● DATASET EXTRACT:

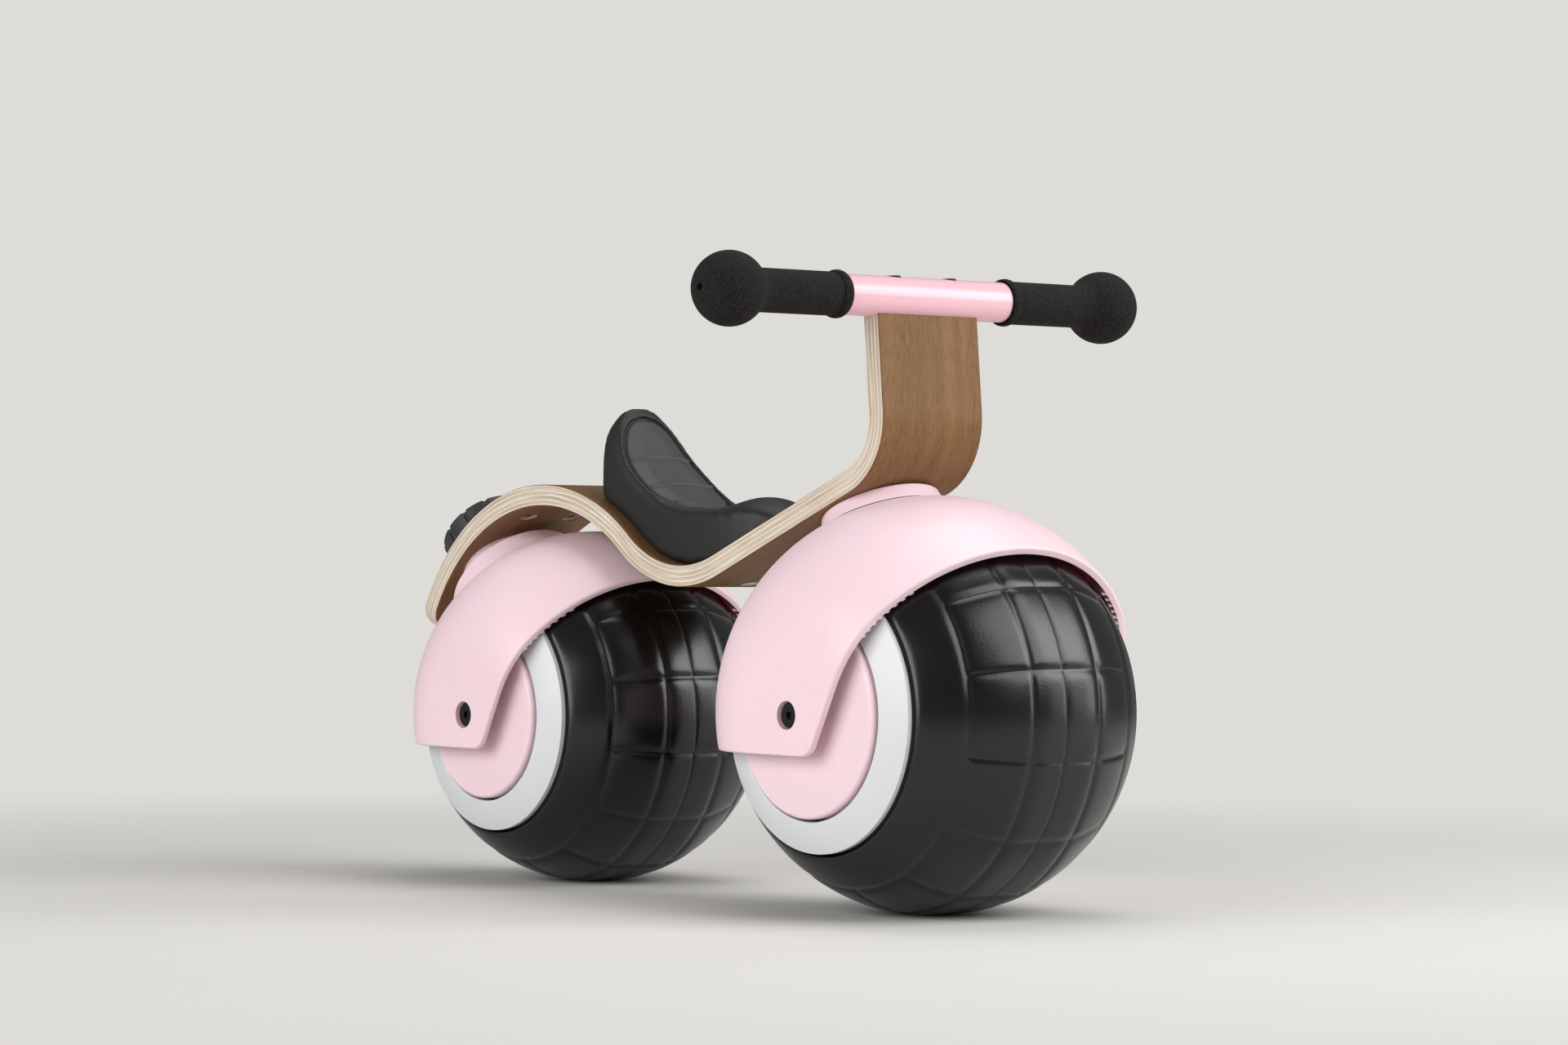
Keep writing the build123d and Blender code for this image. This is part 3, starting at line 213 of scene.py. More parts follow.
def add_node(
    tree: bpy.types.NodeTree,
    kind: str,
    inputs: dict[str | int, Value],
    out: str | int = 0,
    stops: Stops = (),
    **settings: object,
) -> NodeLink:
    """Add one shader node with its settings, values and links.

    Args:
        tree: Node tree that gets the node.
        kind: Blender's name of the node type, from after ShaderNode.
        inputs: Value, or socket to link from, for each input by name or number.
        out: Which output is wanted, by name or number.
        stops: Position and sRGB hex colour of each stop, for a node with a colour ramp.
        **settings: Properties of the node itself.

    Returns:
        The wanted output, or the first input of a node that has no output.
    """
    node = tree.nodes.new(f"ShaderNode{kind}")
    for name, setting in settings.items():
        setattr(node, name, setting)
    for number, (place, colour) in enumerate(stops):
        elements = node.color_ramp.elements
        element = elements[number] if number < len(elements) else elements.new(place)
        element.position = place
        element.color = linear(colour)
    for name, value in inputs.items():
        if isinstance(value, bpy.types.NodeSocket):
            tree.links.new(value, node.inputs[name])
        else:
            node.inputs[name].default_value = value
    return node.outputs[out] if node.outputs else node.inputs[0]


@dataclass(frozen=True)
class Finish:
    """One real material.  Subclasses draw their own pattern in paint."""

    name: str
    colour: str
    roughness: float
    ior: float = 1.5
    metallic: float = 0.0
    specular: float = 0.5
    coat: float = 0.0
    coat_roughness: float = 0.05
    subsurface: float = 0.0
    subsurface_reach: float = 4.0 * MM
    subsurface_spread: tuple[float, float, float] = (1.0, 0.35, 0.3)
    clouds_per_m: float = 22.0
    variation: float = 0.04
    roughness_change: float = 0.08
    grain_mm: float = 0.6
    grain_depth: float = 0.0

    def paint(self, tree: bpy.types.NodeTree, place: NodeLink) -> dict[str, NodeLink]:
        """Give the surface its slight unevenness and its grain.

        Args:
            tree: The material's node tree.
            place: Object coordinates.

        Returns:
            What feeds each painted input of the shader.
        """
        cloud = add_node(tree, "TexNoise", {"Vector": place, "Scale": self.clouds_per_m, "Detail": 3.0})
        spread = {"Value": cloud, "From Min": CLOUD_LOW, "From Max": CLOUD_HIGH}
        shade = add_node(tree, "MapRange", {**spread, "To Min": 1 - self.variation, "To Max": 1.0})
        smoothest = self.roughness * (1 - self.roughness_change)
        roughest = self.roughness * (1 + self.roughness_change)
        rough = add_node(tree, "MapRange", {**spread, "To Min": smoothest, "To Max": roughest})
        tint = add_node(tree, "HueSaturation", {"Color": linear(self.colour), "Value": shade})
        painted = {"Base Color": tint, "Roughness": rough}
        if self.grain_depth:
            size = self.grain_mm * MM
            fine = {"Vector": place, "Scale": 1 / (size * 2), "Detail": 2.0, "Roughness": 0.6}
            grain = add_node(tree, "TexNoise", fine)
            relief = {"Height": grain, "Strength": self.grain_depth, "Distance": size}
            painted["Normal"] = add_node(tree, "Bump", relief)
        return painted

    def build(self) -> bpy.types.Material:
        """Make the Blender material.

        Returns:
            The material, with a Principled shader painted by this finish.
        """
        material = bpy.data.materials.new(self.name)
        material.use_nodes = True
        tree = material.node_tree
        tree.nodes.clear()
        place = add_node(tree, "TexCoord", {}, out="Object")
        inputs = {
            "Roughness": self.roughness,
            "Metallic": self.metallic,
            "IOR": self.ior,
            "Specular IOR Level": self.specular,
            "Coat Weight": self.coat,
            "Coat Roughness": self.coat_roughness,
            "Subsurface Weight": self.subsurface,
            "Subsurface Radius": self.subsurface_spread,
            "Subsurface Scale": self.subsurface_reach,
        }
        surface = add_node(tree, "BsdfPrincipled", inputs | self.paint(tree, place))
        surface.node.inputs["Base Color"].default_value = linear(self.colour)
        add_node(tree, "OutputMaterial", {"Surface": surface})
        return material


@dataclass(frozen=True)
class SpeckledFoam(Finish):
    """Cut closed-cell foam: open cells on the skin catch the light as pale specks."""

    cell_mm: float = 0.7
    cell_pitch_mm: float = 0.98
    blotches_per_m: float = 900.0
    cell_colour: str = "#24211f"

    def paint(self, tree: bpy.types.NodeTree, place: NodeLink) -> dict[str, NodeLink]:
        """Colour the cells and raise their walls.

        Args:
            tree: The material's node tree.
            place: Object coordinates.

        Returns:
            What feeds each painted input of the shader.
        """
        cells = add_node(tree, "TexVoronoi", {"Vector": place, "Scale": 1 / (self.cell_pitch_mm * MM)})
        blotches = {"Vector": place, "Scale": self.blotches_per_m, "Detail": 4.0}
        blotch = add_node(tree, "TexNoise", blotches)
        walls = add_node(tree, "Math", {0: cells, 1: blotch}, operation="MULTIPLY")
        stops = ((0.12, self.colour), (0.42, self.cell_colour))
        relief = {"Height": walls, "Strength": self.grain_depth, "Distance": self.cell_mm * MM}
        return {
            "Base Color": add_node(tree, "ValToRGB", {"Fac": walls}, stops=stops),
            "Normal": add_node(tree, "Bump", relief),
        }


@dataclass(frozen=True)
class PaddedSkin(Finish):
    """Moulded foam skin, dark on the walls and paler on the seat's panel: partly its finer texture, partly
    painted light where the panel faces the lamps.
    """

    panel_grain_and_light_colour: str = "#3c3c40"

    def paint(self, tree: bpy.types.NodeTree, place: NodeLink) -> dict[str, NodeLink]:
        """Lighten the panel, which the mesh marks in an attribute: painted light where it faces the lamps,
        on top of its finer texture.

        Args:
            tree: The material's node tree.
            place: Object coordinates.

        Returns:
            What feeds each painted input of the shader.
        """
        painted = super().paint(tree, place)
        pad = add_node(tree, "Attribute", {}, out="Fac", attribute_name=PAD)
        # painted light: the panel's paler colour stands partly for the lamps falling on it, partly for its
        # finer skin
        colours = {"Factor": pad, "A": painted["Base Color"], "B": linear(self.panel_grain_and_light_colour)}
        return painted | {"Base Color": add_node(tree, "Mix", colours, out="Result", data_type="RGBA")}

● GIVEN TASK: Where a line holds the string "this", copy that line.

● EXERCISE RESPONSE:
Keep writing the build123d and Blender code for this image. This is part 3, starting at line 213 of scene.py. More parts follow.
            The material, with a Principled shader painted by this finish.